- _Given task_
Would you return all of this data exactly, leaving nothing out?

- _Material for the task_

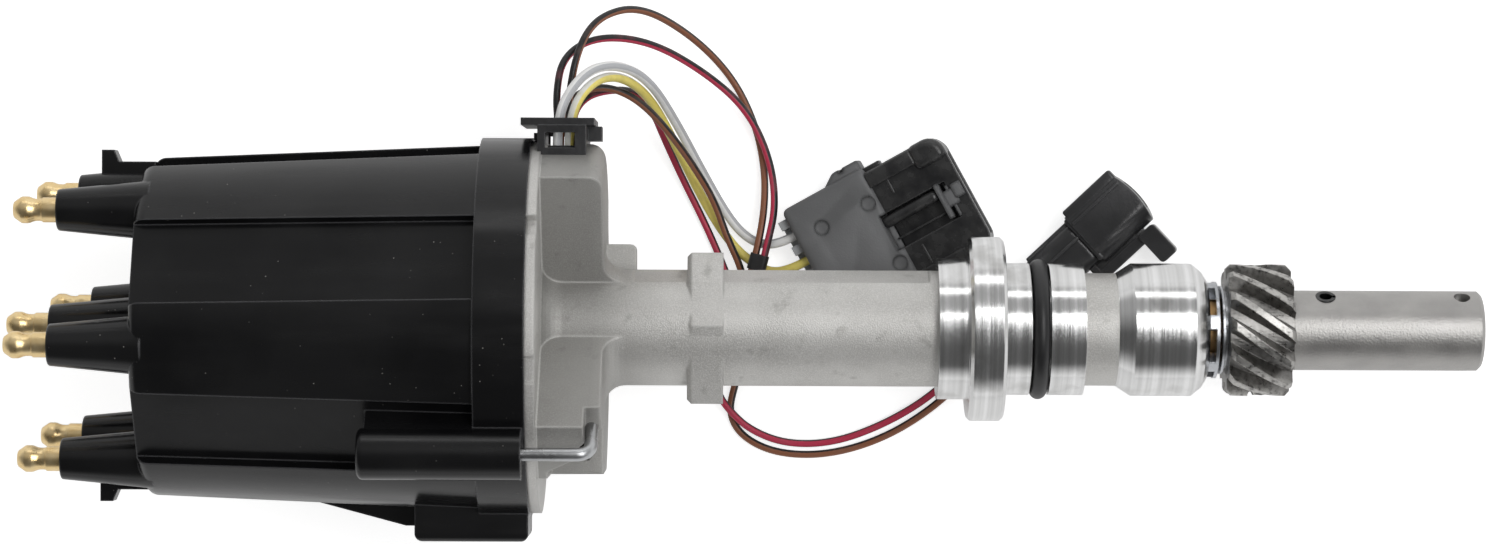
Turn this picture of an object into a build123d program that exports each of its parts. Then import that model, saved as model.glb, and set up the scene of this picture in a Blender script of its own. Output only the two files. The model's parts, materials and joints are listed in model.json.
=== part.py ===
from build123d import *
import os
from math import acos, asin, atan2, cos, degrees, pi, radians, sin, sqrt, tan

# Ignition distributor for a six-cylinder engine, with its harness, lying on its side.
# Lengths are millimetres and angles are degrees. Every piece of the distributor is drawn in
# the shaft's frame: X runs along the shaft from the cap to the drive end, X = 0 is the face
# of the hold-down flange that sits on the engine block, and a clock angle A about the shaft
# stands for the direction (0, sin A, cos A). Plug towers are at clock 0, 60, 120 and so on.

# Housing, from the block seat towards the cap
flange_thickness = 8.6
flange_radius = 22.1
upper_ring_length = 7.2
upper_ring_radius = 16.9
neck_tube_length = 79.5
neck_tube_radius = 13.9
bowl_depth = 14.9
bowl_radius = 43.9
rim_thickness = 2.4
rim_lip = 0.7
casting_wall = 3.4
casting_clock = 7.0
spigot_height = 5.0
spigot_wall = 3.2
hub_length = 25.0
hub_radius = 11.5
hub_base_radius = 15.0
hub_base_length = 18.6
tube_band_offset = 19.8
tube_band_width = 8.6
tube_band_reach = 18.0
tube_band_crest = 14.6
flat_half_angle = 18.0
flare_radius = 5.0
floor_relief = 0.05
bottom_flat_depth = 8.9

# Housing, from the block seat towards the drive end
seat_ring_length = 6.2
pilot_radius = 15.8
groove_length = 4.6
groove_radius = 12.8
o_ring_section = 4.0
pilot_length = 8.3
waist_length = 11.6
waist_radius = 13.5
barrel_length = 14.4
barrel_radius = 15.9
nose_length = 3.6
nose_radius = 11.9
edge_break = 0.8

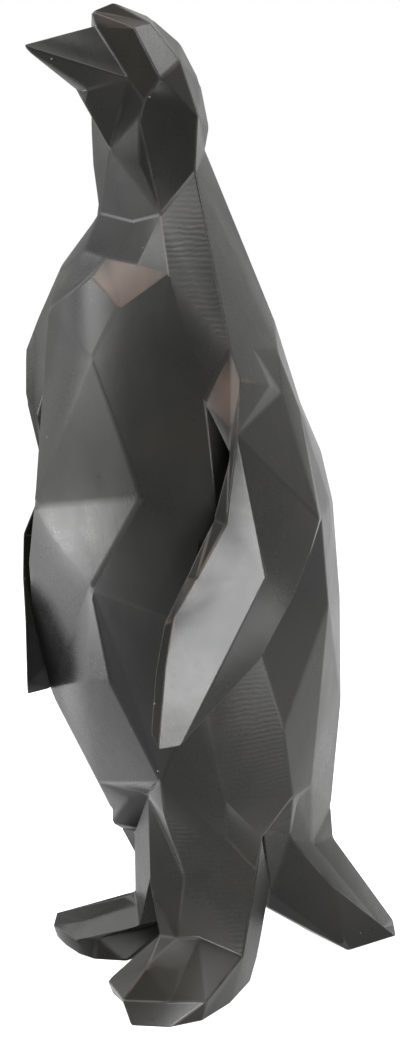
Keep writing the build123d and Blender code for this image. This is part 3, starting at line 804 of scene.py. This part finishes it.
# studio: lengths in metres, azimuths in degrees
studio = {
    "air": 0.6,
    "airSeen": 1.0,
    "floorSize": 14,
    "floorColor": (0.3, 0.3, 0.3, 1),
    "floorRough": 0.9,
    "floorGlow": 0.86,
    "aim": 0.18,
}
softBoxes = {
    "lowFront": {
        "azimuth": 342, "distance": 0.33, "height": 0.03, "size": (0.16, 0.12), "radiance": 66,
    },
    "lowRight": {
        "azimuth": 352, "distance": 0.6, "height": 0.05, "size": (0.35, 0.15), "radiance": 14,
    },
    "lowBack": {
        "azimuth": 37, "distance": 0.3, "height": 0.03, "size": (0.15, 0.08), "radiance": 12,
    },
    "lowLeft": {
        "azimuth": 218, "distance": 0.6, "height": 0.05, "size": (0.25, 0.1), "radiance": 15,
    },
    "left": {
        "azimuth": 220, "distance": 0.8, "height": 0.4, "size": (0.4, 0.4), "radiance": 8,
    },
    "highFront": {
        "azimuth": 266, "distance": 0.45, "height": 1.05, "size": (0.5, 0.5), "radiance": 16,
    },
    "highRight": {
        "azimuth": 320, "distance": 0.7, "height": 0.8, "size": (0.5, 0.5), "radiance": 13,
    },
    "highBack": {
        "azimuth": 72, "distance": 0.5, "height": 1.0, "size": (0.5, 0.5), "radiance": 12,
    },
    "highLeft": {
        "azimuth": 240, "distance": 0.7, "height": 0.8, "size": (0.5, 0.5), "radiance": 14,
    },
}


# 1 where the camera, a reflection or a view through glass meets the surface
def seenDirectly(tree):
    light = add(tree, "ShaderNodeLightPath")
    either = maths(tree, "MAXIMUM", light, "Is Camera Ray", light, "Is Glossy Ray")
    return maths(tree, "MAXIMUM", either, 0, light, "Is Transmission Ray")


def addFloor():
    bpy.ops.mesh.primitive_plane_add(size=studio["floorSize"], location=(0, 0, 0))
    ground = bpy.context.object
    ground.name = "floor"
    mat = bpy.data.materials.new("paleFloor")
    mat.use_nodes = True
    tree = mat.node_tree
    shader = tree.nodes["Principled BSDF"]
    shader.inputs["Base Color"].default_value = studio["floorColor"]
    shader.inputs["Roughness"].default_value = studio["floorRough"]
    shader.inputs["Specular IOR Level"].default_value = 0
    shader.inputs["Emission Color"].default_value = white
    glow = maths(tree, "MULTIPLY", seenDirectly(tree), 0, studio["floorGlow"])
    wire(tree, glow, 0, shader, "Emission Strength")
    ground.data.materials.append(mat)


def addAir():
    scene = bpy.context.scene
    scene.world = bpy.data.worlds.new("studioAir")
    scene.world.use_nodes = True
    tree = scene.world.node_tree
    back = tree.nodes["Background"]
    back.inputs["Color"].default_value = white
    strength = remap(tree, seenDirectly(tree), 0, studio["air"], studio["airSeen"])
    wire(tree, strength, "Result", back, "Strength")


def addSoftBox(name, look):
    angle = math.radians(look["azimuth"])
    across, along = math.cos(angle) * look["distance"], math.sin(angle) * look["distance"]
    place = Vector((across, along, look["height"]))
    bpy.ops.object.light_add(type="AREA", location=place)
    lamp = bpy.context.object
    lamp.name = name
    lamp.data.shape = "RECTANGLE"
    lamp.data.size, lamp.data.size_y = look["size"]
    lamp.data.energy = look["radiance"] * math.pi * look["size"][0] * look["size"][1]
    aim = Vector((0, 0, studio["aim"])) - place
    lamp.rotation_euler = aim.to_track_quat("-Z", "Y").to_euler()


addFloor()
addAir()
for name, look in softBoxes.items():
    addSoftBox(name, look)
bpy.context.scene.view_settings.view_transform = "Standard"
print("studio lit:", len(softBoxes), "soft boxes")
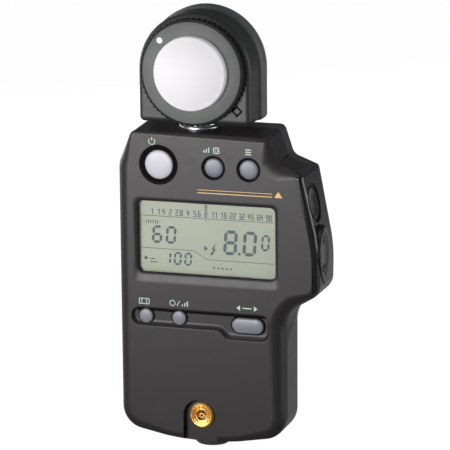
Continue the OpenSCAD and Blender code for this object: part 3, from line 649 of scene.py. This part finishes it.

- _Right answer_
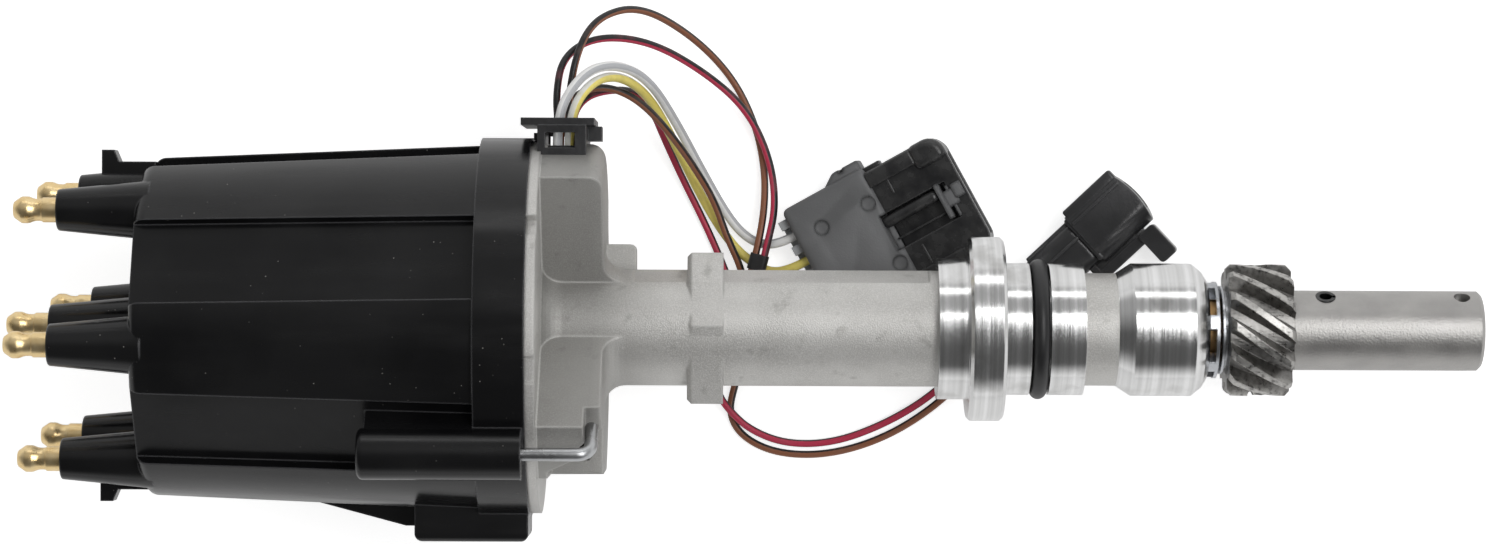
Turn this picture of an object into a build123d program that exports each of its parts. Then import that model, saved as model.glb, and set up the scene of this picture in a Blender script of its own. Output only the two files. The model's parts, materials and joints are listed in model.json.
=== part.py ===
from build123d import *
import os
from math import acos, asin, atan2, cos, degrees, pi, radians, sin, sqrt, tan

# Ignition distributor for a six-cylinder engine, with its harness, lying on its side.
# Lengths are millimetres and angles are degrees. Every piece of the distributor is drawn in
# the shaft's frame: X runs along the shaft from the cap to the drive end, X = 0 is the face
# of the hold-down flange that sits on the engine block, and a clock angle A about the shaft
# stands for the direction (0, sin A, cos A). Plug towers are at clock 0, 60, 120 and so on.

# Housing, from the block seat towards the cap
flange_thickness = 8.6
flange_radius = 22.1
upper_ring_length = 7.2
upper_ring_radius = 16.9
neck_tube_length = 79.5
neck_tube_radius = 13.9
bowl_depth = 14.9
bowl_radius = 43.9
rim_thickness = 2.4
rim_lip = 0.7
casting_wall = 3.4
casting_clock = 7.0
spigot_height = 5.0
spigot_wall = 3.2
hub_length = 25.0
hub_radius = 11.5
hub_base_radius = 15.0
hub_base_length = 18.6
tube_band_offset = 19.8
tube_band_width = 8.6
tube_band_reach = 18.0
tube_band_crest = 14.6
flat_half_angle = 18.0
flare_radius = 5.0
floor_relief = 0.05
bottom_flat_depth = 8.9

# Housing, from the block seat towards the drive end
seat_ring_length = 6.2
pilot_radius = 15.8
groove_length = 4.6
groove_radius = 12.8
o_ring_section = 4.0
pilot_length = 8.3
waist_length = 11.6
waist_radius = 13.5
barrel_length = 14.4
barrel_radius = 15.9
nose_length = 3.6
nose_radius = 11.9
edge_break = 0.8

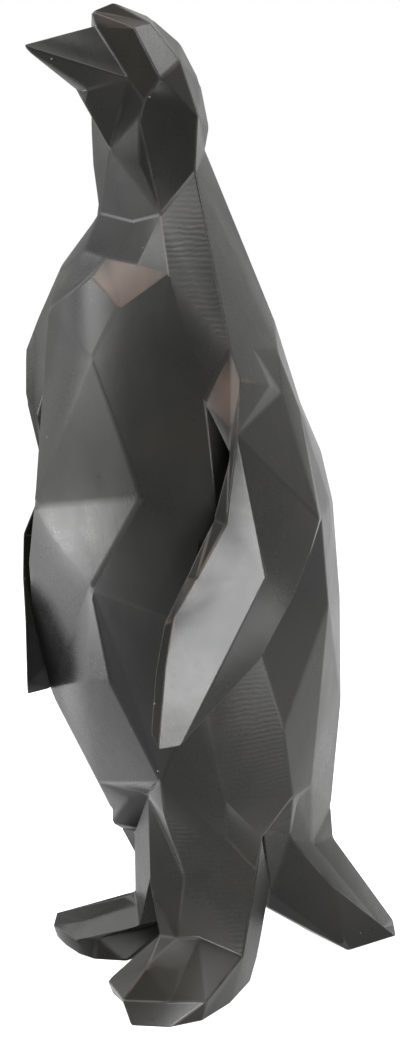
Keep writing the build123d and Blender code for this image. This is part 3, starting at line 804 of scene.py. This part finishes it.
# studio: lengths in metres, azimuths in degrees
studio = {
    "air": 0.6,
    "airSeen": 1.0,
    "floorSize": 14,
    "floorColor": (0.3, 0.3, 0.3, 1),
    "floorRough": 0.9,
    "floorGlow": 0.86,
    "aim": 0.18,
}
softBoxes = {
    "lowFront": {
        "azimuth": 342, "distance": 0.33, "height": 0.03, "size": (0.16, 0.12), "radiance": 66,
    },
    "lowRight": {
        "azimuth": 352, "distance": 0.6, "height": 0.05, "size": (0.35, 0.15), "radiance": 14,
    },
    "lowBack": {
        "azimuth": 37, "distance": 0.3, "height": 0.03, "size": (0.15, 0.08), "radiance": 12,
    },
    "lowLeft": {
        "azimuth": 218, "distance": 0.6, "height": 0.05, "size": (0.25, 0.1), "radiance": 15,
    },
    "left": {
        "azimuth": 220, "distance": 0.8, "height": 0.4, "size": (0.4, 0.4), "radiance": 8,
    },
    "highFront": {
        "azimuth": 266, "distance": 0.45, "height": 1.05, "size": (0.5, 0.5), "radiance": 16,
    },
    "highRight": {
        "azimuth": 320, "distance": 0.7, "height": 0.8, "size": (0.5, 0.5), "radiance": 13,
    },
    "highBack": {
        "azimuth": 72, "distance": 0.5, "height": 1.0, "size": (0.5, 0.5), "radiance": 12,
    },
    "highLeft": {
        "azimuth": 240, "distance": 0.7, "height": 0.8, "size": (0.5, 0.5), "radiance": 14,
    },
}


# 1 where the camera, a reflection or a view through glass meets the surface
def seenDirectly(tree):
    light = add(tree, "ShaderNodeLightPath")
    either = maths(tree, "MAXIMUM", light, "Is Camera Ray", light, "Is Glossy Ray")
    return maths(tree, "MAXIMUM", either, 0, light, "Is Transmission Ray")


def addFloor():
    bpy.ops.mesh.primitive_plane_add(size=studio["floorSize"], location=(0, 0, 0))
    ground = bpy.context.object
    ground.name = "floor"
    mat = bpy.data.materials.new("paleFloor")
    mat.use_nodes = True
    tree = mat.node_tree
    shader = tree.nodes["Principled BSDF"]
    shader.inputs["Base Color"].default_value = studio["floorColor"]
    shader.inputs["Roughness"].default_value = studio["floorRough"]
    shader.inputs["Specular IOR Level"].default_value = 0
    shader.inputs["Emission Color"].default_value = white
    glow = maths(tree, "MULTIPLY", seenDirectly(tree), 0, studio["floorGlow"])
    wire(tree, glow, 0, shader, "Emission Strength")
    ground.data.materials.append(mat)


def addAir():
    scene = bpy.context.scene
    scene.world = bpy.data.worlds.new("studioAir")
    scene.world.use_nodes = True
    tree = scene.world.node_tree
    back = tree.nodes["Background"]
    back.inputs["Color"].default_value = white
    strength = remap(tree, seenDirectly(tree), 0, studio["air"], studio["airSeen"])
    wire(tree, strength, "Result", back, "Strength")


def addSoftBox(name, look):
    angle = math.radians(look["azimuth"])
    across, along = math.cos(angle) * look["distance"], math.sin(angle) * look["distance"]
    place = Vector((across, along, look["height"]))
    bpy.ops.object.light_add(type="AREA", location=place)
    lamp = bpy.context.object
    lamp.name = name
    lamp.data.shape = "RECTANGLE"
    lamp.data.size, lamp.data.size_y = look["size"]
    lamp.data.energy = look["radiance"] * math.pi * look["size"][0] * look["size"][1]
    aim = Vector((0, 0, studio["aim"])) - place
    lamp.rotation_euler = aim.to_track_quat("-Z", "Y").to_euler()


addFloor()
addAir()
for name, look in softBoxes.items():
    addSoftBox(name, look)
bpy.context.scene.view_settings.view_transform = "Standard"
print("studio lit:", len(softBoxes), "soft boxes")
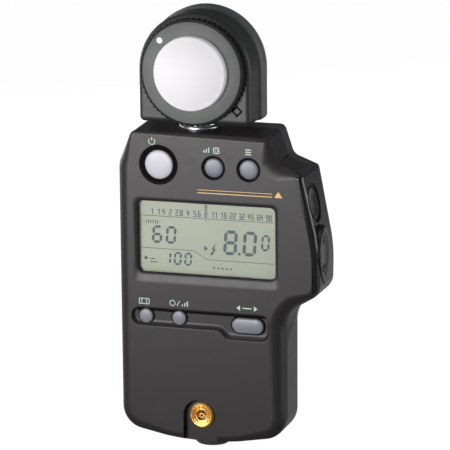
Continue the OpenSCAD and Blender code for this object: part 3, from line 649 of scene.py. This part finishes it.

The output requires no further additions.